In a second step, the input window lengths w for the CNN were varied and the previously mentioned CNN architecture was used. A 10-s sequence was split in equally-sized frames of 5 s, 2 s, 1 s or 500 ms length, resulting in 2, 5, 10 or 20 frames per sequence. From these frames an input representation for the CNN containing 128 frequency bins and 305, 122, 61 or 30 time bins was computed. The training batch sizes for the different input window lengths were found with Grid Search and batch sizes of $[8,16,32,64]$ for $w=[5\mathrm{s},2\mathrm{s},1\mathrm{s},500\mathrm{ms}]$ input window lengths were used. Due to the given process constraint that for every 10 s a final decision is required, majority voting was applied. In Figure 11, the achieved results on the validation dataset without and with majority voting are shown. It can be observed that majority voting improved overall results for every configuration. Best results with less tendency of overfitting were achieved with a 1-s configuration. Hence, this configuration is further used for evaluation. In Figure 12 the final classifier structure is shown.

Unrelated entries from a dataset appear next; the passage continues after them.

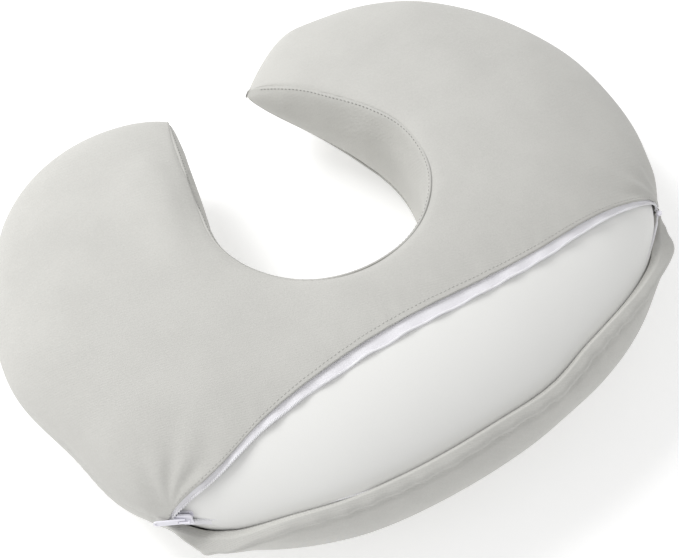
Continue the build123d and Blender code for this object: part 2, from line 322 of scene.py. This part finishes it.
# The upper lip's line in plan: x and y from left to right.
upper_lip = [
    (-0.235, -0.1075), (-0.19, -0.1070), (-0.145, -0.0995), (-0.09, -0.0960), (-0.03, -0.0965),
    (0.05, -0.1030), (0.10, -0.1045), (0.17, -0.1015), (0.24, -0.1035),
]
first_lip_angle = 5.0
lip_end_share = 0.012
cloth_thick = 0.0016
seam_dip = 0.0016
rim_seam_band = 5
wall_seam_band = 2.5
gather_height = 0.0012
gather_place = (0.42, 0.08)
gather_pitch = 0.0125
uneven_height = 0.0012
panel_uneven_size = 0.055
zip_corners = [Vector((-0.236, -0.108, 0)), Vector((0.241, -0.106, 0))]
pull_limit = 0.14
pull_reach = 0.045
pull_start = 0.03
pull_height = 0.0018
pulls_round_corner = 11
caught_depth = 0.0026
caught_width = 0.026
lip_ripple = 0.0002
lip_ripple_band = 9
left_arm_fullness = 0.0085
left_arm_place = (-0.66, 0.17)
left_arm_off_hole = (0.034, 0.022)
known_lip_angles = {}


def from_zip_end(share, length):
    """Nought at the zip's ends, rising to one at this length inside them."""
    return min(1, (zip_end_share - abs(share)) / length)


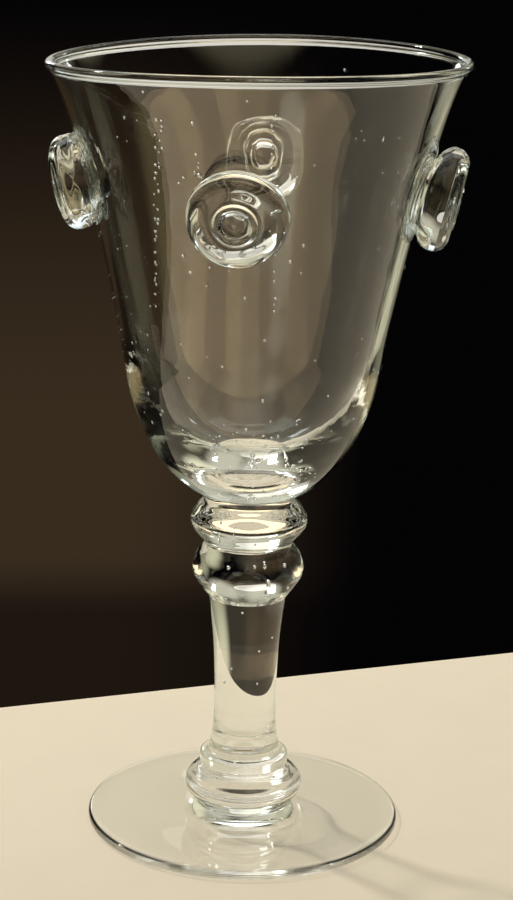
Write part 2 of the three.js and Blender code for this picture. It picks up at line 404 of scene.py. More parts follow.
def make_panel(left, right, brightness):
    """A panel of light that lies on the floor and shines up."""
    width = (right - left) * MM
    power = PANEL_POWER * width * PANEL_LENGTH * brightness
    panel = make_lamp("panel", 0, 90, 0, (width, PANEL_LENGTH), power, PANEL_COLOUR)
    place = Vector(((left + right) / 2 * MM, PANEL_MIDDLE, MM))
    panel.matrix_world = Matrix.Translation(place) @ Matrix.Rotation(math.pi, 4, "X")
    return panel


panels = [make_panel(*panel) for panel in PANELS]
print(len(panels), "panels in front")

# %% [markdown]
# ## Clear glass
# Old clear glass bends light by about 1.5 and is faintly green where it is seen edge on. Its skin was
# fire-polished, so it is nearly mirror smooth, with slight swirls and a few dull smudges. The bowl was
# drawn out as it was blown, which leaves fine upright streaks, called cords, in its wall. A Principled
# shader with full transmission does this, with noise on its roughness and one or two very shallow
# bumps. Lamps find no way through such a shader, so for their rays, and for the floor's, a thin clear
# coat stands in: it lets most light through face on and less edge on, as a glass's shadow has dark
# lines.

# %% Smudges
GLASS_IOR = 1.5
SMUDGE_SCALE = 45
SMUDGE_START = 0.5
SMUDGE_FULL = 0.8


def add_smudges(tree, place, shader, most):
    """Dull patches on the polished skin, up to this roughness."""
    smudges = add_node(tree, "ShaderNodeTexNoise", inputs={
        "Scale": SMUDGE_SCALE, "Detail": 4, "Roughness": 0.6})
    dull = add_node(tree, "ShaderNodeMapRange", inputs={
        "From Min": SMUDGE_START, "From Max": SMUDGE_FULL, "To Max": most})
    tree.links.new(place, smudges.inputs["Vector"])
    tree.links.new(smudges.outputs["Fac"], dull.inputs["Value"])
    tree.links.new(dull.outputs["Result"], shader.inputs["Roughness"])


# %% Swirls and cords
CORD_SCALE = 150
CORD_STRETCH = 0.09


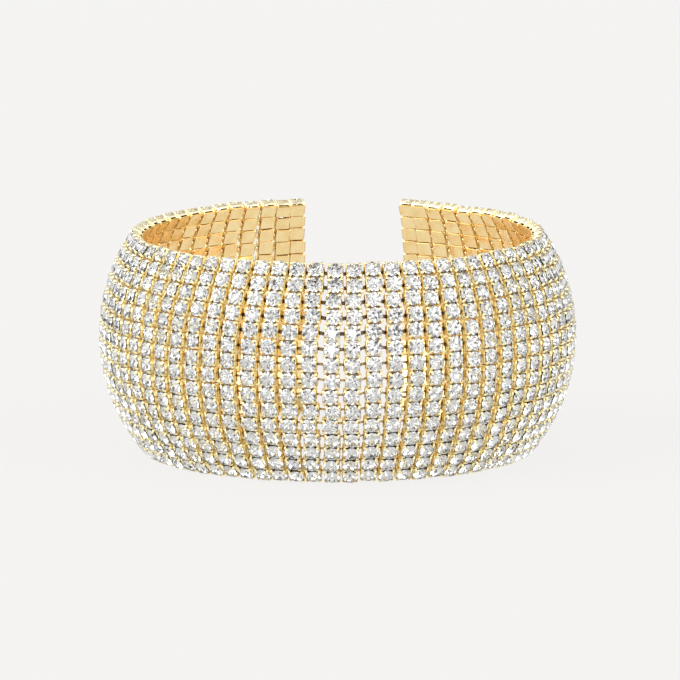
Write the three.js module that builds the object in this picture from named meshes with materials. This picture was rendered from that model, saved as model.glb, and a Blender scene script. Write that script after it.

In a final step, the training and validation dataset is preprocessed with different $\alpha =[1.5,1.625,1.75]$ and the overall classification results of the proposed CNN on the validation dataset were compared as shown in Figure 13. Best results with $\alpha =1.625$ were found, which was subsequently used. For $\alpha =1.5$ remarkable amount of informative content from the training dataset was removed. $\alpha =1.75$ yielded that non-characteristic instationarities remained in the dataset.

4.2. FF-NN

The proposed FF-NN-architecture from [6] was used to compare with the performance of CNN. FF-NN was trained using the same dataset as CNN. The same hyperparameters as in [6] were applied. In the next chapter, the FF-NN is compared to the CNN-classifier.

5. Results

In this section, the previously mentioned CNN and FF-NN were compared. In addition, the impact of preprocessing is illustrated. Finally, this chapter is concluded with a robustness test.

5.1. Model Comparison

Previously mentioned training and validation dataset splits were used for training with RMSe-preprocessed data. This model is applied to the model comparison test dataset and the test is repeated five times with different 10-s audio signals. The achieved results for both neural networks are reported in Figure 14. We observed for FF-NN a performance improvement for RMSe preprocessed training data. For the FF-NN, the overall classification results improved from 96.2% to 96.8% for RMSe preprocessed dataset. The classification results for CNN improved from 97% to 98% respectively. The RMSe applied to the training dataset reached better results on the cost of biasing towards material class slag. The misclassification between FeSi Lump and magnesite was reduced to 3%. We observed an improvement in the classification performance of magnesite and slag with CNN and a reduction of maximum misclassification from 7% to 4%. It was observed that CNN trained on RMSe preprocessed dataset achieved best results, indicating that the CNN was able to learn more discriminative features. Therefore, this combination is used for robustness tests.

5.2. Robustness Test

Previously, CNN-architecture trained on the preprocessed dataset was used to assess the performance on a heavily contaminated robustness test dataset containing anomalies from adversarial dropping sounds of contaminants. The anomaly widths varied from 250 ms to 500 ms. Within each of the 10-s sequences from this dataset, containing 10 frames with 1 s length, the anomalies occurred in six out of ten frames. In Figure 15 the achieved results are shown. It can be observed, that the CNN is sensitive to impulse noise. A performance of 89.8% is reached. The significant misclassification between residual material slag towards materials with higher hardness like FeSi and FeSi Br is noticed. On the other hand, preprocessing with RMSe improved the results in 96.8% overall accuracy and a decrease of misclassification between materials. The misclassification of slag with other materials such as magnesite was still observed. This is explained with the fact that slag is a residual material obtained within the steelmaking process and its chemical consistency can differ. Traces of other materials such as magnesite may be present.

6. Conclusions

In this paper, a deep-learning-based classification system for material transport in steelmaking was introduced. It was observed that impulse noise caused by dropping sounds of contaminants such as hopper wear plates affects the overall classification performance. Hence, anomaly detection based on RMSe was used. Furthermore, a CNN-based material-type classification algorithm was compared with an FF-NN-classification algorithm. It was observed that the introduced CNN architecture gave significantly better performance than FF-NN, indicating that more discriminative features were learned. In addition to that, supplementary robustness tests indicated that the impulse noise increased the misclassification of residual material towards materials with higher hardness. The RMSe-preprocessing led to robustness increase. On this basis, we conclude that outlier detection and preprocessing have a significant contribution to improving overall classification results and robustness, which is crucial for acoustic material monitoring in harsh steel industrial environments. In the current study, the RMSe did not use information from the frequencies. Hence, further research on outlier detection methods with the inclusion of both temporal and frequency features might become a promising way towards the detection of other occurring outlier events within acoustic monitoring in steelplants.